Delay the effective date for nine months (to February 22, 2002), to examine "the adequacy of science and the basis for national cost estimates underlying the rule."

Summary of RSP Comment:

EPA is justified in delaying the effective date of the arsenic rule, which was issued on the very last day of the Clinton Administration. The delay will not harm public health; even if the rules were not delayed, drinking water systems would not have been required to meet the new standard until 2006. Furthermore, nothing about the delay would prevent communities from investing now in controls to reduce or remove arsenic from their drinking water supplies if they so desire. However, a more careful review of the scientific and economic evidence will enable EPA with more confidence to choose the level at which communities would be compelled to make those investments.
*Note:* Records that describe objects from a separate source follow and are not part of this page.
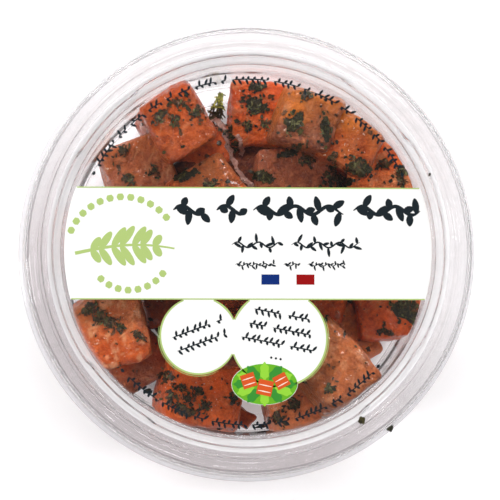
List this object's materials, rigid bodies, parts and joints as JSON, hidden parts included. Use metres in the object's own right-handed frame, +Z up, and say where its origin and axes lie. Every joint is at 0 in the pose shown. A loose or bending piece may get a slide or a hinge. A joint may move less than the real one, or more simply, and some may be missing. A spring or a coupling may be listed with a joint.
{
  "type": "shut tub of diced gravlax",
  "caption": "Shut round clear plastic tub with a close-fitting lid and a printed label, holding a heap of cured salmon dice with chopped dill.",
  "frame": {"origin": "on the surface that the tub stands on, under the centre of its foot ring", "axes": "+Z up through the lid, +X to the right of the label as it is read from above, +Y to the top of the label"},
  "size_m": [0.118, 0.118, 0.04],
  "materials": {
    "clear_tub": "clear, glossy, thin formed sheet",
    "clear_lid": "clear, glossy, thin formed sheet",
    "label_print": "smooth, satin, printed white with light green outlines",
    "salmon_flesh": "moist, softly glossy, translucent, orange to brownish red",
    "dill": "moist leaf, dark to yellowish green"
  },
  "bodies": {
    "root": {"tub": "clear_tub", "lid": "clear_lid", "label": "label_print", "salmon_dice": "salmon_flesh", "dill_sprig": "dill"}
  },
  "joints": []
}
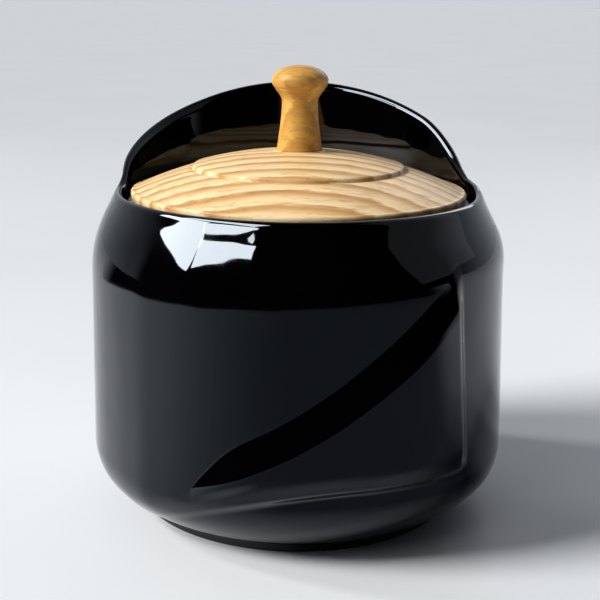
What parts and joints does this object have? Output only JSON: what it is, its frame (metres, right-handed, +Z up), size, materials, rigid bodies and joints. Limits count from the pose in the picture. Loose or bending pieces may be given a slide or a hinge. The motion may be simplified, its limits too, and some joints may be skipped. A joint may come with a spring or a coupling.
{
  "type": "sugar bowl",
  "caption": "Squat glazed sugar bowl with a raised back and swept front relief, and a domed wooden lid with a turned knob that lifts straight off.",
  "frame": {"origin": "on the table, on the bowl's axis, in the middle of the foot ring", "axes": "+Z up through the lid's knob, -Y towards the front with the swept relief, +Y towards the raised back, +X to the right of someone who looks at the front"},
  "size_m": [0.1212, 0.1231, 0.129],
  "materials": {
    "black_glaze": "gloss",
    "lid_pine": "satin lacquer",
    "clear_silicone": "satin",
    "knob_pine": "satin lacquer",
    "screw_steel": "satin"
  },
  "bodies": {
    "bowl": {"bowl_body": "black_glaze"},
    "lid": {"lid_disc": "lid_pine", "lid_seal_ring": "clear_silicone", "lid_knob": "knob_pine", "knob_screw": "screw_steel"}
  },
  "joints": [
    {"name": "lid_lift", "type": "slide", "parent": "bowl", "child": "lid", "axis": [0, 0, 1], "range_m": [0, 0.06]}
  ]
}
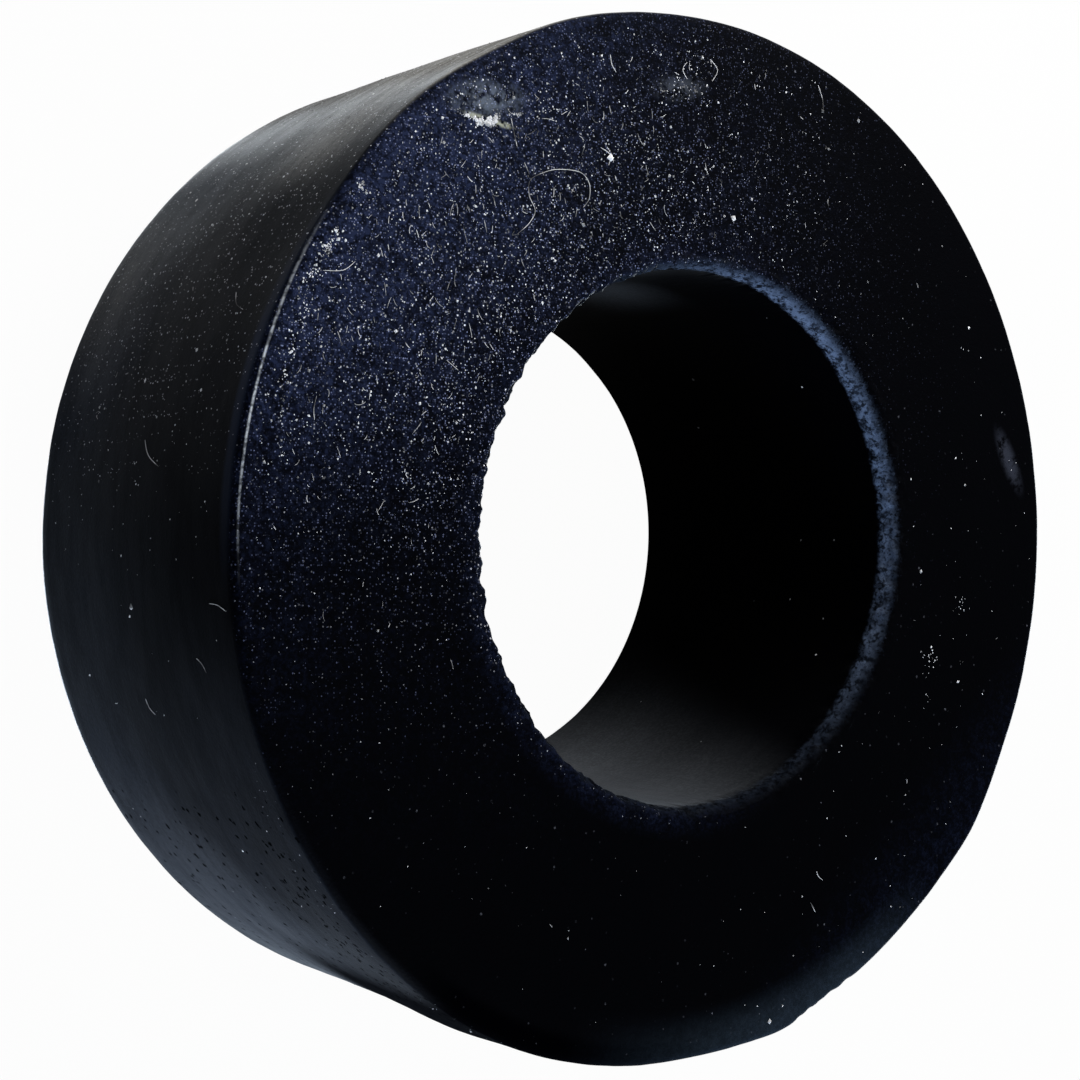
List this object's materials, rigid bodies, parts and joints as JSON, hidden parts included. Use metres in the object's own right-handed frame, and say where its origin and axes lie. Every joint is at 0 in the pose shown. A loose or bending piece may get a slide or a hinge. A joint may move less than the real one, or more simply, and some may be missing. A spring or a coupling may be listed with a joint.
{
  "type": "body mount bushing",
  "caption": "Plain thick rubber ring with flat faces and a wide straight bore, used as a cushion between a vehicle's body and its frame.",
  "frame": {"origin": "middle of the lower flat face, on the bore's axis", "axes": "+Z along the bore's axis, from the lower face to the upper face that the picture shows; X and Y across the ring"},
  "size_m": [0.06, 0.06, 0.0242],
  "materials": {
    "rubber": "matt moulded rubber, dusty and lightly worn"
  },
  "bodies": {
    "root": {"bushing": "rubber"}
  },
  "joints": []
}
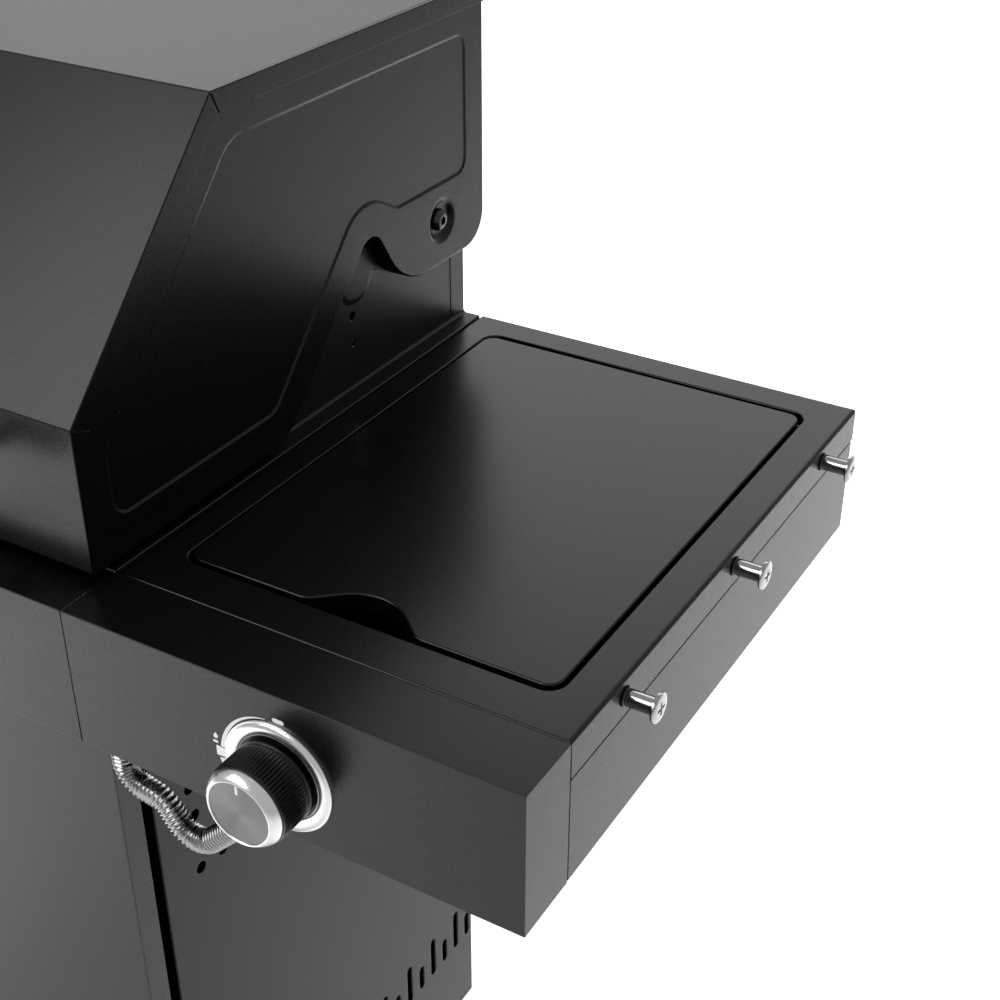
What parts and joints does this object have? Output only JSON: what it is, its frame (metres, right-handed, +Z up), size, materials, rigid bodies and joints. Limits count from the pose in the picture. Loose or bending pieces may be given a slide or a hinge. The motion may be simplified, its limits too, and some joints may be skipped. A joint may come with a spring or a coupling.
{
  "type": "gas barbecue grill",
  "caption": "Cabinet gas barbecue grill with hinged hood, side shelves, flush side burner under a lid, push-and-turn knobs, doors and casters",
  "frame": {"origin": "on the floor, under the middle of the whole grill's box", "axes": "+X to the right seen from the front, +Y to the back, +Z up"},
  "size_m": [1.348, 0.526, 1.153],
  "materials": {
    "black_coat": "satin fine-textured black powder coat",
    "firebox_coat": "matt heat-resistant black",
    "knob_black": "satin black plastic with a ribbed grip",
    "chrome": "polished chrome",
    "stainless": "brushed stainless steel",
    "hose_steel": "bright corrugated stainless steel",
    "zinc": "zinc plated steel",
    "cast_iron": "matt enamelled cast iron",
    "burner_metal": "cast burner alloy",
    "brass": "machined brass",
    "rubber": "matt grey-black rubber tread",
    "pedal_red": "satin red plastic",
    "needle_red": "satin red",
    "tray_steel": "aluminised steel"
  },
  "bodies": {
    "cart": {"base_shelf": "black_coat", "side_panel_left": "black_coat", "side_panel_right": "black_coat", "back_panel": "black_coat", "front_frame": "black_coat", "caster_plates": "zinc", "firebox_body": "firebox_coat", "firebox_side_left": "firebox_coat", "firebox_side_right": "firebox_coat", "control_panel": "black_coat", "side_shelf_left": "black_coat", "side_shelf_right": "black_coat", "shelf_side_rails": "black_coat", "side_fascia_left": "black_coat", "side_fascia_right": "black_coat", "tool_hooks": "chrome", "knob_bezels": "chrome", "gas_manifold": "zinc", "main_valves": "brass", "side_burner_valve": "brass", "gas_hose": "hose_steel", "side_burner_bowl": "firebox_coat", "side_burner_head": "burner_metal", "side_burner_grate": "cast_iron", "main_burners": "stainless", "flame_tamers": "stainless", "warming_rack": "stainless", "hinge_bolts": "black_coat"},
    "hood": {"hood_skin": "black_coat", "hood_end_left": "black_coat", "hood_end_right": "black_coat", "hood_handle": "stainless", "thermometer": "chrome"},
    "needle": {"thermometer_needle": "needle_red"},
    "side_lid": {"side_burner_lid": "black_coat"},
    "grate_left": {"cooking_grate_left": "cast_iron"},
    "grate_right": {"cooking_grate_right": "cast_iron"},
    "grease_tray": {"grease_tray": "tray_steel"},
    "door_left": {"door_left": "black_coat", "door_handle_left": "stainless"},
    "door_right": {"door_right": "black_coat", "door_handle_right": "stainless"},
    "fork_fl": {"caster_fork_fl": "zinc"},
    "wheel_fl": {"caster_wheel_fl": "rubber"},
    "fork_fr": {"caster_fork_fr": "zinc"},
    "wheel_fr": {"caster_wheel_fr": "rubber"},
    "fork_rl": {"caster_fork_rl": "zinc"},
    "wheel_rl": {"caster_wheel_rl": "rubber"},
    "fork_rr": {"caster_fork_rr": "zinc"},
    "wheel_rr": {"caster_wheel_rr": "rubber"},
    "pedal_left": {"brake_pedal_left": "pedal_red"},
    "pedal_right": {"brake_pedal_right": "pedal_red"},
    "stem_1": {"valve_stem_1": "zinc"},
    "knob_1": {"knob_1": "knob_black"},
    "stem_2": {"valve_stem_2": "zinc"},
    "knob_2": {"knob_2": "knob_black"},
    "stem_3": {"valve_stem_3": "zinc"},
    "knob_3": {"knob_3": "knob_black"},
    "stem_side": {"valve_stem_side": "zinc"},
    "knob_side": {"knob_side": "knob_black"}
  },
  "joints": [
    {"name": "hood_hinge", "type": "hinge", "parent": "cart", "child": "hood", "pos_m": [0, 0.2003, 0.9882], "axis": [-1, 0, 0], "range_deg": [0, 88]},
    {"name": "needle_turn", "type": "hinge", "parent": "hood", "child": "needle", "pos_m": [0, -0.1225, 1.0745], "axis": [0, -0.73, 0.6835], "range_deg": [-270, 0], "stiffness_Nm_per_rad": 0.003},
    {"name": "side_lid_hinge", "type": "hinge", "parent": "cart", "child": "side_lid", "pos_m": [0.4915, 0.2136, 0.8845], "axis": [-1, 0, 0], "range_deg": [0, 95]},
    {"name": "grate_left_lift", "type": "slide", "parent": "cart", "child": "grate_left", "axis": [0, 0, 1], "range_m": [0, 0.06]},
    {"name": "grate_right_lift", "type": "slide", "parent": "cart", "child": "grate_right", "axis": [0, 0, 1], "range_m": [0, 0.06]},
    {"name": "grease_tray_slide", "type": "slide", "parent": "cart", "child": "grease_tray", "axis": [0, 1, 0], "range_m": [0, 0.3]},
    {"name": "door_left_hinge", "type": "hinge", "parent": "cart", "child": "door_left", "pos_m": [-0.311, -0.176, 0.44], "axis": [0, 0, -1], "range_deg": [0, 95]},
    {"name": "door_right_hinge", "type": "hinge", "parent": "cart", "child": "door_right", "pos_m": [0.311, -0.176, 0.44], "axis": [0, 0, 1], "range_deg": [0, 95]},
    {"name": "caster_swivel_fl", "type": "hinge", "parent": "cart", "child": "fork_fl", "pos_m": [-0.28, -0.121, 0.09], "axis": [0, 0, 1], "continuous": true},
    {"name": "caster_roll_fl", "type": "hinge", "parent": "fork_fl", "child": "wheel_fl", "pos_m": [-0.28, -0.099, 0.0375], "axis": [1, 0, 0], "continuous": true},
    {"name": "caster_swivel_fr", "type": "hinge", "parent": "cart", "child": "fork_fr", "pos_m": [0.28, -0.121, 0.09], "axis": [0, 0, 1], "continuous": true},
    {"name": "caster_roll_fr", "type": "hinge", "parent": "fork_fr", "child": "wheel_fr", "pos_m": [0.28, -0.099, 0.0375], "axis": [1, 0, 0], "continuous": true},
    {"name": "caster_swivel_rl", "type": "hinge", "parent": "cart", "child": "fork_rl", "pos_m": [-0.28, 0.189, 0.09], "axis": [0, 0, 1], "continuous": true},
    {"name": "caster_roll_rl", "type": "hinge", "parent": "fork_rl", "child": "wheel_rl", "pos_m": [-0.28, 0.211, 0.0375], "axis": [1, 0, 0], "continuous": true},
    {"name": "caster_swivel_rr", "type": "hinge", "parent": "cart", "child": "fork_rr", "pos_m": [0.28, 0.189, 0.09], "axis": [0, 0, 1], "continuous": true},
    {"name": "caster_roll_rr", "type": "hinge", "parent": "fork_rr", "child": "wheel_rr", "pos_m": [0.28, 0.211, 0.0375], "axis": [1, 0, 0], "continuous": true},
    {"name": "brake_left", "type": "hinge", "parent": "fork_fl", "child": "pedal_left", "pos_m": [-0.28, -0.073, 0.082], "axis": [-1, 0, 0], "range_deg": [0, 12]},
    {"name": "brake_right", "type": "hinge", "parent": "fork_fr", "child": "pedal_right", "pos_m": [0.28, -0.073, 0.082], "axis": [-1, 0, 0], "range_deg": [0, 12]},
    {"name": "knob_turn_1", "type": "hinge", "parent": "cart", "child": "stem_1", "pos_m": [-0.19, -0.226, 0.8325], "axis": [0, -1, 0], "range_deg": [0, 170]},
    {"name": "knob_push_1", "type": "slide", "parent": "stem_1", "child": "knob_1", "axis": [0, 1, 0], "range_m": [0, 0.004], "stiffness_N_per_m": 900},
    {"name": "knob_turn_2", "type": "hinge", "parent": "cart", "child": "stem_2", "pos_m": [0, -0.226, 0.8325], "axis": [0, -1, 0], "range_deg": [0, 170]},
    {"name": "knob_push_2", "type": "slide", "parent": "stem_2", "child": "knob_2", "axis": [0, 1, 0], "range_m": [0, 0.004], "stiffness_N_per_m": 900},
    {"name": "knob_turn_3", "type": "hinge", "parent": "cart", "child": "stem_3", "pos_m": [0.19, -0.226, 0.8325], "axis": [0, -1, 0], "range_deg": [0, 170]},
    {"name": "knob_push_3", "type": "slide", "parent": "stem_3", "child": "knob_3", "axis": [0, 1, 0], "range_m": [0, 0.004], "stiffness_N_per_m": 900},
    {"name": "knob_turn_side", "type": "hinge", "parent": "cart", "child": "stem_side", "pos_m": [0.4915, -0.226, 0.8325], "axis": [0, -1, 0], "range_deg": [0, 170]},
    {"name": "knob_push_side", "type": "slide", "parent": "stem_side", "child": "knob_side", "axis": [0, 1, 0], "range_m": [0, 0.004], "stiffness_N_per_m": 900}
  ]
}
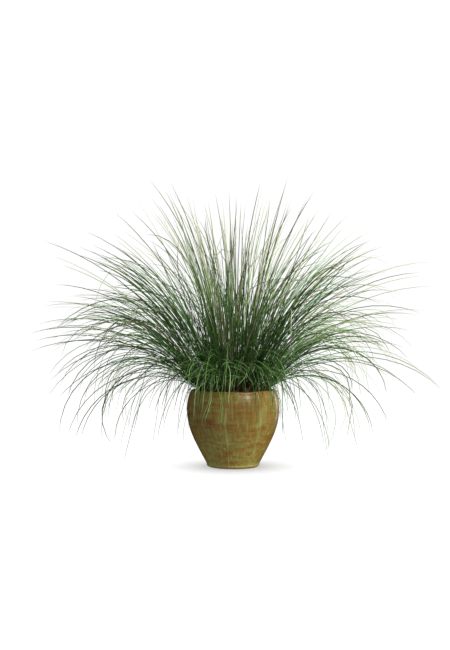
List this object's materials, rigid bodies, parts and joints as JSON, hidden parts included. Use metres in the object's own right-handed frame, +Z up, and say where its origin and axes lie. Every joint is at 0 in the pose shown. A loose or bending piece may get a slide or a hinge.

Compelling communities to reduce arsenic takes money that could be used to buy better schools, new emergency response equipment, or increased traffic safety. Before requiring those expenditures, EPA should carefully evaluate and understand the risks, benefits, and tradeoffs involved. EPA should base decisions on revising the standard on the best scientific evidence of public health effects.

In addition, since the arsenic standard represents the first real opportunity for EPA to use the benefit-cost balancing authority granted by the 1996 Safe Drinking Water Act Amendments, this decision will set a precedent for how future drinking water standards are set. It is thus especially important that EPA base these standards on sound regulatory principles.